В этот ранний час девицы с припухшими от бессонных ночей глазами, с волосами, небрежно убранными в сетку, в капотах и ночных туфлях перебегали улицу, чтобы купить себе на завтрак молока: одни — хохоча и подпрыгивая под дождем с крупой, другие — напротив, с большим достоинством покачивая жестяными бидонами и с величавым бесстрастием сказочных королев щеголяя в обносках и в опорках. А так как, несмотря на ульстеры и сафьяновые портфели, в двадцать лет сердца у всех одинаковые, то студенты улыбались красоткам:
— А, это ты, Леа?
— Здравствуй, Клеманс!
Переговаривались через улицу, назначали вечером свидания в кафе «Медичи» или же «Людовик XIII». Но в ответ на какую-нибудь любезность, слишком вольную или же превратно истолкованную, озадаченная девица неожиданно изливала свой гнев, причем всегда в одних и тех же выражениях:
— Пошел прочь, нахал!
Казалось бы, два чернеца должны были ежиться при столкновении с молодежью, которая оборачивалась и, посмеиваясь, глядела им вслед, — впрочем, посмеиваясь украдкой, ибо у одного из францисканцев, худого, черного и сухого, точно стручок, из-под кустистых бровей глядели страшные, как у пирата, глаза, а его ряса, которую пояс стягивал до того, что на ней вздулись широкие складки, обрисовывала могучую спину атлета. Однако ни он, ни его спутник не замечали того, что делается на улице, — отряхая с себя его суету, они шли уторопленным шагом, глядя перед собой неподвижным, ушедшим внутрь взглядом, и помышляли, видимо, только о цели своего путешествия. Не доходя до широкой лестницы, спускающейся к Медицинскому институту, старший сделал другому знак:
— Здесь.
Это были дешевые «меблированные комнаты», куда вела зеленая калитка с колокольчиком, зажатая между газетным киоском, пестревшим брошюрами, нотами песенок по два су, цветными картинками, на которых нелепая шляпа Базиля принимала самые разнообразные положения, и пивной в подвальном этаже, носившей обозначенное на вывеске название «Пивная Риальто», вернее всего, потому, что прислуживавшие там девушки носили венецианские наколки.

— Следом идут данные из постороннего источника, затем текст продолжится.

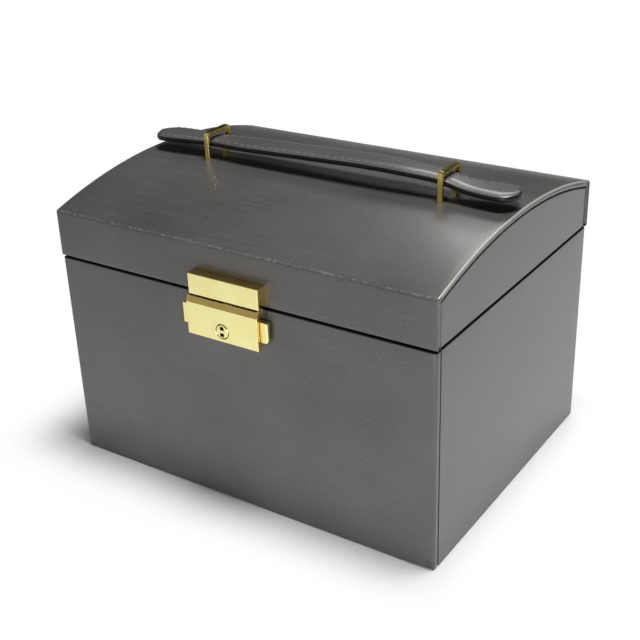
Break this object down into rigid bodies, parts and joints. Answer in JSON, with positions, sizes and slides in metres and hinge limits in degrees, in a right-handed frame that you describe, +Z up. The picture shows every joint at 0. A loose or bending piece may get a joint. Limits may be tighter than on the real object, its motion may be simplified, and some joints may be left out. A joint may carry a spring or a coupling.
{
  "type": "leather jewellery box",
  "caption": "Leather-covered jewellery box with a domed lid, press lock and strap handle; a drop-front flap hides two drawers under a lined tray, and a mirror sits inside the lid.",
  "frame": {"origin": "centre of the underside, on the surface the box stands on", "axes": "+X along the box's length to the right of someone facing the lock, -Y out of the front, +Z up"},
  "size_m": [0.23, 0.1862, 0.175],
  "materials": {
    "leather": "satin pearl, finely grained",
    "base_leather": "matte",
    "board": "bare fibreboard",
    "velvet": "short pile velvet",
    "roll_velvet": "padded velvet",
    "drawer_leather": "satin pearl",
    "brass": "polished",
    "spring_steel": "drawn wire",
    "mirror": "silvered glass"
  },
  "bodies": {
    "case": {"base_cover": "base_leather", "base_board": "board", "bay_floor": "velvet", "left_side_board": "board", "right_side_board": "board", "back_board": "board", "case_cover": "leather", "bay_liners": "velvet", "drawer_shelf": "velvet", "tray_floor": "velvet", "tray_walls": "velvet", "tray_dividers": "velvet", "ring_rolls": "roll_velvet", "left_hinge_case_leaf": "brass", "right_hinge_case_leaf": "brass", "hinge_pins": "brass", "hinge_screws_case": "brass"},
    "front_flap": {"flap_board": "board", "flap_cover": "leather", "flap_lining": "velvet", "lock_case": "brass", "lock_back_plate": "brass", "lock_rivets": "brass", "left_button_spring": "spring_steel", "right_button_spring": "spring_steel"},
    "left_button": {"left_button": "brass"},
    "right_button": {"right_button": "brass"},
    "key": {"key_cylinder": "brass", "key_cam": "brass"},
    "lid": {"lid_dome_board": "board", "lid_front_board": "board", "lid_back_board": "board", "lid_left_end_board": "board", "lid_right_end_board": "board", "lid_cover": "leather", "lid_left_end_cover": "leather", "lid_right_end_cover": "leather", "lid_liner_panel": "velvet", "lid_liner_walls": "velvet", "mirror": "mirror", "mirror_frame": "brass", "hasp_cover": "brass", "hasp_tongue": "brass", "hasp_rivets": "brass", "left_handle_loop": "brass", "right_handle_loop": "brass", "loop_clinch_plates": "brass", "left_hinge_lid_leaf": "brass", "right_hinge_lid_leaf": "brass", "hinge_screws_lid": "brass"},
    "strap": {"handle_strap": "leather"},
    "upper_drawer": {"upper_drawer_front": "drawer_leather", "upper_drawer_box": "velvet", "upper_drawer_dividers": "velvet", "upper_drawer_knob": "brass"},
    "lower_drawer": {"lower_drawer_front": "drawer_leather", "lower_drawer_box": "velvet", "lower_drawer_dividers": "velvet", "lower_drawer_knob": "brass"}
  },
  "joints": [
    {"name": "lid_hinge", "type": "hinge", "parent": "case", "child": "lid", "pos_m": [0, 0.09, 0.1205], "axis": [-1, 0, 0], "range_deg": [0, 95]},
    {"name": "flap_hinge", "type": "hinge", "parent": "case", "child": "front_flap", "pos_m": [0, -0.088, 0], "axis": [1, 0, 0], "range_deg": [0, 86]},
    {"name": "upper_drawer_slide", "type": "slide", "parent": "case", "child": "upper_drawer", "axis": [0, -1, 0], "range_m": [0, 0.1]},
    {"name": "lower_drawer_slide", "type": "slide", "parent": "case", "child": "lower_drawer", "axis": [0, -1, 0], "range_m": [0, 0.1]},
    {"name": "left_button_push", "type": "slide", "parent": "front_flap", "child": "left_button", "axis": [1, 0, 0], "range_m": [0, 0.0025], "stiffness_N_per_m": 400, "springref_m": -0.001, "deforming": ["left_button_spring"]},
    {"name": "right_button_push", "type": "slide", "parent": "front_flap", "child": "right_button", "axis": [-1, 0, 0], "range_m": [0, 0.0025], "stiffness_N_per_m": 400, "springref_m": -0.001, "deforming": ["right_button_spring"]},
    {"name": "key_turn", "type": "hinge", "parent": "front_flap", "child": "key", "pos_m": [-0.002, -0.093, 0.1047], "axis": [0, 1, 0], "range_deg": [0, 90]},
    {"name": "strap_lift", "type": "slide", "parent": "lid", "child": "strap", "axis": [0, 0, 1], "range_m": [-0.002, 0.001]}
  ],
  "couplings": [
    {"joint": "flap_hinge", "follows": "lid_hinge", "ratio": 0.9052},
    {"joint": "upper_drawer_slide", "follows": "lid_hinge", "m_per_rad": 0.0603},
    {"joint": "lower_drawer_slide", "follows": "lid_hinge", "m_per_rad": 0.0294}
  ]
}
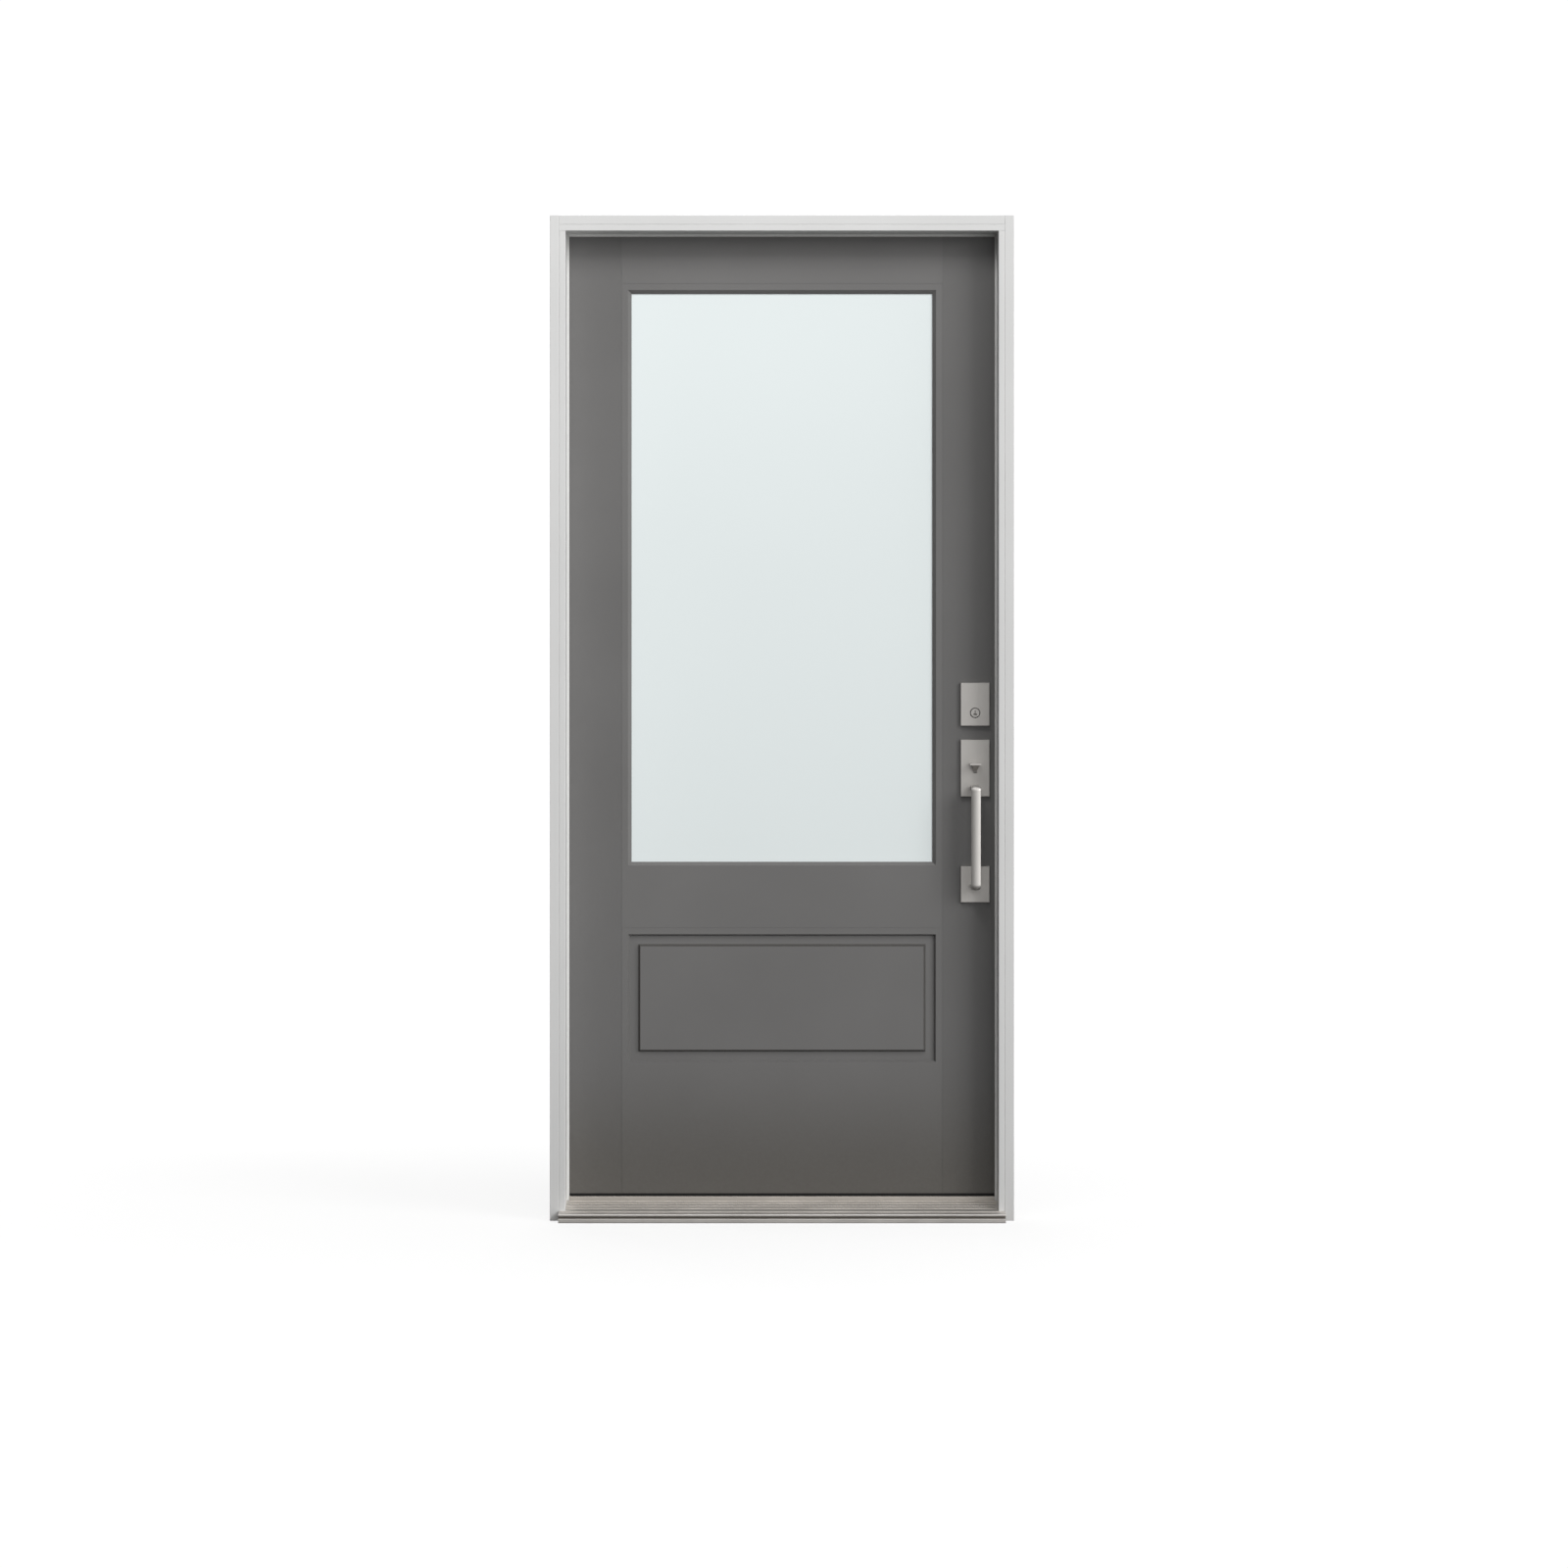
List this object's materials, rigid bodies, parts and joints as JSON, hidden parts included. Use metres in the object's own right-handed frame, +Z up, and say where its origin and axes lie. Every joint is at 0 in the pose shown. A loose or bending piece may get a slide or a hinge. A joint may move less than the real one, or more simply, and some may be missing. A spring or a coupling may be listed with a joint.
{
  "type": "fiberglass entrance door in its frame",
  "caption": "Inswing entrance door leaf with a tall glass lite over a raised panel, hung in a stop-planted frame with ribbed sill, lock and pull handle.",
  "frame": {"origin": "middle of the sill's flat underside, in the plane of the frame's outside face", "axes": "+X to the right seen from outside, +Y into the house, +Z up"},
  "size_m": [0.9524, 0.2065, 2.063],
  "materials": {
    "painted_frame_wood": "satin off-white exterior paint",
    "composite_sill_core": "filled composite, sawn ends",
    "mill_aluminium": "warm grey satin extrusion",
    "foam_seal": "pale skinned foam",
    "satin_nickel": "satin",
    "hinge_steel": "satin plated",
    "painted_fiberglass": "smooth grey satin paint",
    "slab_timber": "laminated timber",
    "insulating_foam": "cellular",
    "clear_glass": "polished, faintly translucent white",
    "spacer_aluminium": "mill",
    "painted_bead": "satin paint like the skins",
    "sweep_vinyl": "black, soft"
  },
  "bodies": {
    "frame": {"hinge_jamb": "painted_frame_wood", "strike_jamb": "painted_frame_wood", "head_jamb": "painted_frame_wood", "head_stop": "painted_frame_wood", "hinge_stop": "painted_frame_wood", "strike_stop": "painted_frame_wood", "sill_core": "composite_sill_core", "sill_tread": "mill_aluminium", "sill_cap": "mill_aluminium", "hinge_seal": "foam_seal", "strike_seal": "foam_seal", "head_seal": "foam_seal", "deadbolt_strike": "satin_nickel", "latch_strike": "satin_nickel", "upper_hinge_frame_leaf": "hinge_steel", "middle_hinge_frame_leaf": "hinge_steel", "lower_hinge_frame_leaf": "hinge_steel", "hinge_pins": "hinge_steel"},
    "door_leaf": {"exterior_skin": "painted_fiberglass", "interior_skin": "painted_fiberglass", "hinge_stile": "slab_timber", "lock_stile": "slab_timber", "top_rail": "slab_timber", "bottom_rail": "slab_timber", "foam_core": "insulating_foam", "glass_panes": "clear_glass", "glass_spacer": "spacer_aluminium", "glazing_bead": "painted_bead", "door_sweep": "sweep_vinyl", "upper_hinge_door_leaf": "hinge_steel", "middle_hinge_door_leaf": "hinge_steel", "lower_hinge_door_leaf": "hinge_steel", "deadbolt_faceplate": "satin_nickel", "deadbolt_bolt": "satin_nickel", "latch_faceplate": "satin_nickel", "latch_bolt": "satin_nickel", "deadbolt_plate": "satin_nickel", "lock_cylinder": "satin_nickel", "handle_plate": "satin_nickel", "grip_foot_plate": "satin_nickel", "pull_grip": "satin_nickel", "lever_plate": "satin_nickel", "inside_lever": "satin_nickel", "turn_plate": "satin_nickel", "thumb_turn": "satin_nickel"},
    "thumb_piece": {"thumb_piece": "satin_nickel"},
    "key_plug": {"key_plug": "satin_nickel"}
  },
  "joints": [
    {"name": "door_swing", "type": "hinge", "parent": "frame", "child": "door_leaf", "pos_m": [-0.4547, 0.1225, 1.095], "axis": [0, 0, 1], "range_deg": [0, 110]},
    {"name": "thumb_press", "type": "hinge", "parent": "door_leaf", "child": "thumb_piece", "pos_m": [0.399, 0.0622, 0.9215], "axis": [1, 0, 0], "range_deg": [0, 18], "stiffness_Nm_per_rad": 0.4, "springref_deg": -20.05},
    {"name": "key_turn", "type": "hinge", "parent": "door_leaf", "child": "key_plug", "pos_m": [0.399, 0.061, 1.0423], "axis": [0, 1, 0], "range_deg": [-90, 90]}
  ]
}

— Господин Элизе не отлучился? — проходя на второй этаж мимо конторы, спросил один из святых отцов.
Толстая женщина, которая, должно быть, вдоволь намыкалась по чужим меблирашкам, прежде чем открыть свои собственные, лениво ответила, не вставая со стула и даже не поглядев на унылую шеренгу ключей, висевших в ящике:
— Отлучился, этакую рань!.. Вы бы лучше спросили, давно ли он возвратился!..
Но тут взгляд ее скользнул по грубошерстным рясам, и она сразу переменила тон. В крайнем замешательстве она принялась объяснять, как найти Элизе Меро:
— Шестой этаж, в конце коридора, тридцать шестой номер.
Францисканцы долго поднимались, блуждали по узким коридорам, заваленным грязными башмаками и туфлями на высоких каблуках, то серыми, то коричневыми, то какого-то немыслимого фасона, то нарядными, то нищенскими, — по ним можно было составить себе полное представление о нраве того или иного жильца и жилицы. Но монахи, задевая обувь грубыми подолами ряс и крестами длинных четок, не обращали на нее внимания и слегка оторопели лишь при встрече с хорошенькой девушкой в красной нижней юбке и мужском пальто внакидку, с голой шеей и голыми руками; перегнувшись через перила на площадке четвертого этажа, она что-то крикнула коридорному хриплым голосом, с хриплым смехом излетавшим из ее в высшей степени вульгарного рта. Монахи многозначительно переглянулись.